生於這樣一個亦儒、亦官、亦商、亦佛的家庭,李叔同的身上自然會留有家族的基因。人有許多東西不可選擇,比如所處的時代,比如國家、民族,比如家族。這就是命運。每個人隻能聽從命運的安排。家族的血脈之因,往往成就人生的結局之果。李叔同的認真、善良、絕世才情,乃至敏感、孤獨、獨立特行,都有著深深的家族依據。起於極致的繁華、富貴和浮名,歸於極致的平淡、清寒和真實,可以說是家族的宿命。

秋果碩碩的季節,天津糧店後街陸家胡同,一派安寧清靜。李家就在這條幽深的胡同裏。正麵四扇平門,閑常很少打開,人們隻從一側的便門出入。青磚砌就的三合院,雖然算不得豪華氣派,卻也稱得上殷實富足。西房前有一株老梅樹,老幹滄桑,別有一種幹練和蒼勁。那個年代,這樣的老宅在中國實在是太普遍,也太平常了。老宅的光景,老宅的風物,甚或是老宅牆根的斑斑蒼苔,也許年複一年都無所變化;但是,太多的悲歡離合、喜怒哀樂就在這樣的老宅裏生長,太多的中國故事也在這裏發生,家族、民族就在這樣的老宅裏生息繁衍,瓜瓞綿綿。

百年之後的今天,中國老宅正在快速地隱入幽暗的曆史深巷,多半被用來作為懷舊和發思古之幽情的場所。當初,誰能想到老宅的今天?老進士李筱樓雖然學富五車,但他大約也隻會想到李家人丁不興。眼下唯一的兒子文熙已經十三歲,卻從小就生得體弱,時時讓人擔心。因而,李筱樓在六十八歲那年,乘回家鄉平湖辦事的當口,娶下了比自己小近五十歲的王鳳玲,希望自己老年得子,興旺李家香火。

王鳳玲,浙江平湖人,通翰墨、能詩文,因家道中落,隻得不聲不響地嫁給了做父親都不止的李筱樓。

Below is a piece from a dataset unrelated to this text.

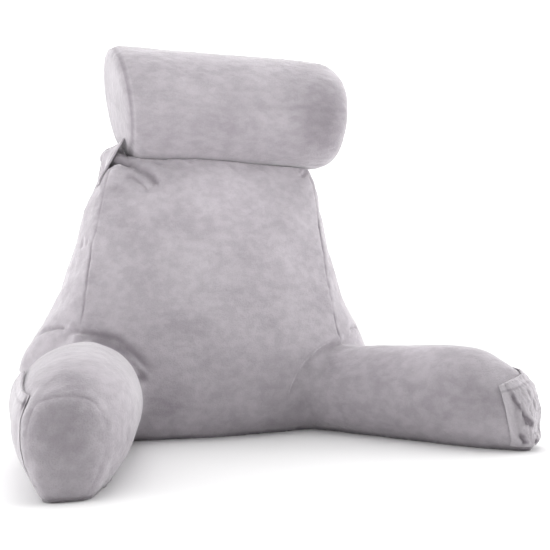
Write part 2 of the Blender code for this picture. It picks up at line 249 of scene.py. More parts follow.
def lumps(places, size, seed):
    """Soft unevenness of the filling under the cover, about as broad as size."""
    x, y, z = (places / size).T
    return (wander(x + 0.6 * wander(z, seed + 1), seed) * wander(z + 0.5 * y, seed + 2)
            + 0.6 * wander(y + 0.7 * x, seed + 3) * wander(z - 0.4 * x, seed + 4))


def plush(name, light, dark, streak, seed):
    """Short combed pile: dull, lighter at grazing angles, with streaks where it was combed.

    streak is how much the marks are squeezed along each axis. The mesh's values for painted shade, 0 to 1,
    darken the pile in seams, folds and shaded patches, and its values for painted light lighten it.
    """
    made = bpy.data.materials.new(name)
    made.use_nodes = True
    nodes, links = made.node_tree.nodes, made.node_tree.links
    shader = nodes["Principled BSDF"]
    shader.inputs["Roughness"].default_value = 0.92
    shader.inputs["Specular IOR Level"].default_value = 0.12
    shader.inputs["Sheen Weight"].default_value = 0.90
    shader.inputs["Sheen Roughness"].default_value = 0.36
    shader.inputs["Sheen Tint"].default_value = (1.0, 0.985, 1.0, 1.0)
    place = nodes.new("ShaderNodeTexCoord")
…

李叔同的出生,無疑在李筱樓的暮境投進了一道絢麗的光彩。他給兒子取名成蹊,學名文濤,字叔同。成蹊語自“桃李不言,下自成蹊”,自然是父母對兒子美好品性和人生的良好期許。文,文錦,文熙,當然是順著叫下來的;但在進士公的意識裏,也許希望兒子文思如湧,生命如濤,廣遠浩博,有大情懷,成大境界。

在未來的歲月裏,文濤漸不被人提起,而李叔同這個名字,像一道燦爛的彩虹,劃過曆史的空際;又像一縷聖潔的芬芳,在中國文化的大原上蕩漾,從心到心,恒久不散,曆久彌新。李叔同後來真的不用言語,不必誇耀,他的美好卻已經不脛而走,傳遍四方。如果用美樹來比喻,那麼,在一棵叫做李叔同的樹下,早已被踏出深深的小徑來了。如果用大海來比喻,那麼,李叔同的悲憫,李叔同的藝術才情,真是洪波湧起,汪洋恣肆,渺無際涯。春去秋來,歲月如流,遊子傷漂泊。

回憶兒時,家居嬉戲,光景宛如昨。